Yes, that shows that applying the differential operator to both af and bg separately gives 0.
But what you want to show is that
$sin(x)(af+ bg)''+ x^2(af+ bg)= 0$

Can you do that? (It is important that this is a "linear, homogeneous" differential equation and that differentiation is a "linear" operation.)

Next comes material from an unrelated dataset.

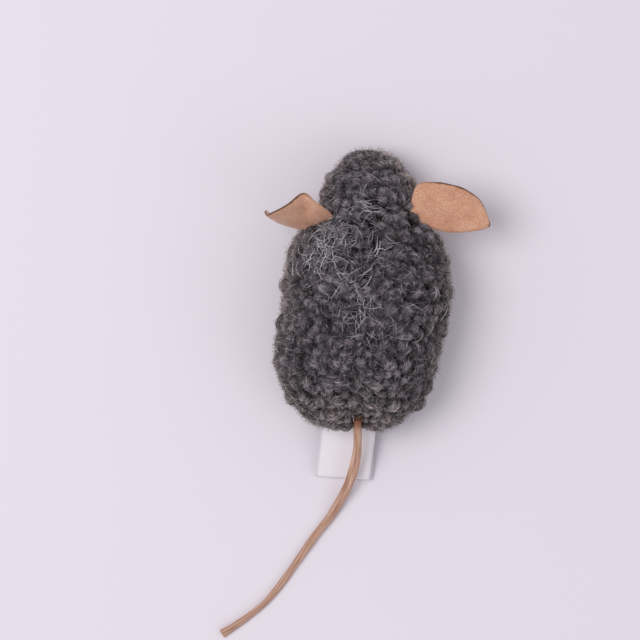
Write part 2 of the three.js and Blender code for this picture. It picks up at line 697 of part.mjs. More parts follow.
// Filling in the head and the body, catnip between the two, and a pleated foil under the body's filling
const core = skinSolid(coverThickness + fillGap, liningGrid);
const foilMiddle = coverThickness - bellyPress + foilRoom + foilWave;
const foilTop = foilMiddle + foilWave + foilThickness / 2;
const foilHalfWidth = bodyHalfWidth - coverThickness - foilSideRoom;
const foilY = noseReach - foilShare * bodyLength;
const foilLine = [];
const foilPoints = Math.round((8 * foilHalfWidth) / foilPleat);
for (let i = 0; i <= foilPoints; i++) {
  const x = foilHalfWidth * ((2 * i) / foilPoints - 1);
  foilLine.push([x, foilMiddle + foilWave * Math.sin((2 * Math.PI * x) / foilPleat)]);
}
const foilOutline = [
  ...foilLine.map(([x, z]) => [x, z + foilThickness / 2]),
  ...foilLine.map(([x, z]) => [x, z - foilThickness / 2]).reverse(),
];
const foilSheet = prismSolid(foilOutline, -farFront, -farBack).rotate([90, 0, 0]);
const foilBounds = solidOf(
  new THREE.CylinderGeometry(1, 1, bodyHeight, 28)
    .rotateX(Math.PI / 2)
    .scale(foilHalfWidth - foilThickness, foilHalfLength, 1)
    .translate(0, foilY, 0),
);
add("crinkle_foil", foilSheet.intersect(foilBounds), foil);

const neck = sectionAt(neckShare);
const catnipPlace = new THREE.Vector3(0, neck.y, (neck.middle + neck.up) / 2);
const catnipRadius = Math.min(neck.left, neck.right) - coverThickness - catnipWall;
const catnipSolid = (radius) =>
  solidOf(new THREE.IcosahedronGeometry(radius, 2)).translate(catnipPlace.toArray());
add("catnip", catnipSolid(catnipRadius), herb);
const fillRoom = core.subtract(catnipSolid(catnipRadius + fillGap));
const fillFloor = foilTop + fillGap;
const headRoom = boxSolid(
  new THREE.Vector3(-farX, neck.y + fillGap / 2, 0),
  new THREE.Vector3(farX, farFront, farUp),
);
const trunkRoom = boxSolid(
  new THREE.Vector3(-farX, farBack, fillFloor),
  new THREE.Vector3(farX, neck.y - fillGap / 2, farUp),
);
const cut = cuts.reduce((all, one) => all.add(one));
add("head_filling", fillRoom.intersect(headRoom).subtract(cut), filling);
add("body_filling", fillRoom.intersect(trunkRoom).subtract(cut), filling);

const floorRoom = boxSolid(new THREE.Vector3(-farX, farBack, 0), new THREE.Vector3(farX, farFront, farUp));
const cover = skinSolid(0, coverGrid).intersect(floorRoom).subtract(skinSolid(coverThickness, liningGrid));
add("back_panel_left", cover.intersect(besideSpine(-1)).subtract(cut), fleece);
add("back_panel_right", cover.intersect(besideSpine(1)).subtract(cut), fleece);
add("belly_panel", cover.intersect(belowSeam).subtract(cut), underFleece);

export default mouse;
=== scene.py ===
# %% [markdown]
# # A stuffed mouse for a cat
#
# The toy is a small bag of curly grey pile cloth, stuffed with wadding, with two folded felt ears, a suede
# lace for a tail and a ribbon label. It lies on its belly and is looked at from straight above. The solids of
# the toy are already there in real size, as a frame. Here each part that shows gets its soft form and finish.

# %% Load the frame
import math

import bpy
import numpy as np
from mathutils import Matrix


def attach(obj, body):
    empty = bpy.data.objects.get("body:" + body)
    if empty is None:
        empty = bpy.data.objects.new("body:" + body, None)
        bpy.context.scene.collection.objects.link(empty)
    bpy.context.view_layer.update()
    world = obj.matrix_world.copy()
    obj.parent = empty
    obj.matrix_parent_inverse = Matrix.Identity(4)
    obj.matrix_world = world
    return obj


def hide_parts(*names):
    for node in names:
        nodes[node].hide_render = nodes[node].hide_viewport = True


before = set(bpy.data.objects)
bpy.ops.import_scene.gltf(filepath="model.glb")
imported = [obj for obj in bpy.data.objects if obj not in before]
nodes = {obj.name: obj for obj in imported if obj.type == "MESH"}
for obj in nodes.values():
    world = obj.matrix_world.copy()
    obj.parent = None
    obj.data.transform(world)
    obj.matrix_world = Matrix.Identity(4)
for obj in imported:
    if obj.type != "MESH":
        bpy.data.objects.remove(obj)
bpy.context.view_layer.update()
MM = 0.001
rng = np.random.default_rng(7)

# %% [markdown]
# ## Camera, floor and light
#
# The toy was seen from straight above, from far enough that its parts hardly lean outwards. A pixel is
# 0.268 mm on the floor, and the toy lies turned by less than three degrees in the picture.

# %% Camera
PIXEL = 0.268 * MM  # on the floor
PICTURE = 640  # pixels across and down
SENSOR = 36
DISTANCE = 0.8  # metres over the floor
TURN = math.radians(2.78)
ORIGIN_PIXEL = (362.6, 300.0)  # where the middle of the belly lies in the picture
right = (PICTURE / 2 - ORIGIN_PIXEL[0]) * PIXEL
upward = (ORIGIN_PIXEL[1] - PICTURE / 2) * PIXEL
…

Sorry I'm a bit slow at this

 

[vcb003104]

Yes, that shows that applying the differential operator to both af and bg separately gives 0.
But what you want to show is that
$sin(x)(af+ bg)''+ x^2(af+ bg)= 0$

Can you do that? (It is important that this is a "linear, homogeneous" differential equation and that differentiation is a "linear" operation.)

So I can just expand it?

Can I say, showing that this is a vector space via the addition of functions:
$sin(x)(af+ bg)''+ x^2(af+ bg)= 0$

LHS = sin(x)(af+ bg)''+ $x^{2}$(af+ bg)
= sin(x)(af)"+sin(x)(bg)" + $x^{2}$ (af) + $x^{2}$ (bg)
= sin(x)af"(x) + $x^{2}$af(x) + sin(x) bg"(x) + $x^{2}$ bg(x)
= a[sin(x)f"(x) + $x^{2}$f(x)] +b[sin(x) g"(x) + $x^{2}$ g(x)]
= 0 + 0
= 0
= RHS

 

[Dick]

So I can just expand it?

Can I say, showing that this is a vector space via the addition of functions:
$sin(x)(af+ bg)''+ x^2(af+ bg)= 0$

LHS = sin(x)(af+ bg)''+ $x^{2}$(af+ bg)
= sin(x)(af)"+sin(x)(bg)" + $x^{2}$ (af) + $x^{2}$ (bg)
= sin(x)af"(x) + $x^{2}$af(x) + sin(x) bg"(x) + $x^{2}$ bg(x)
= a[sin(x)f"(x) + $x^{2}$f(x)] +b[sin(x) g"(x) + $x^{2}$ g(x)]
= 0 + 0
= 0
= RHS

Yes, that's it.

 

[vcb003104]

So that is the additional of functions right?

How about multiplication? is it included in the equation as well?

 

[Dick]

So that is the additional of functions right?

How about multiplication? is it included in the equation as well?

Yes. If you take the case a=1 and b=1, it tests addition on f+g. If you take the case g=0 it tests multiplication on af. Your test does both at once.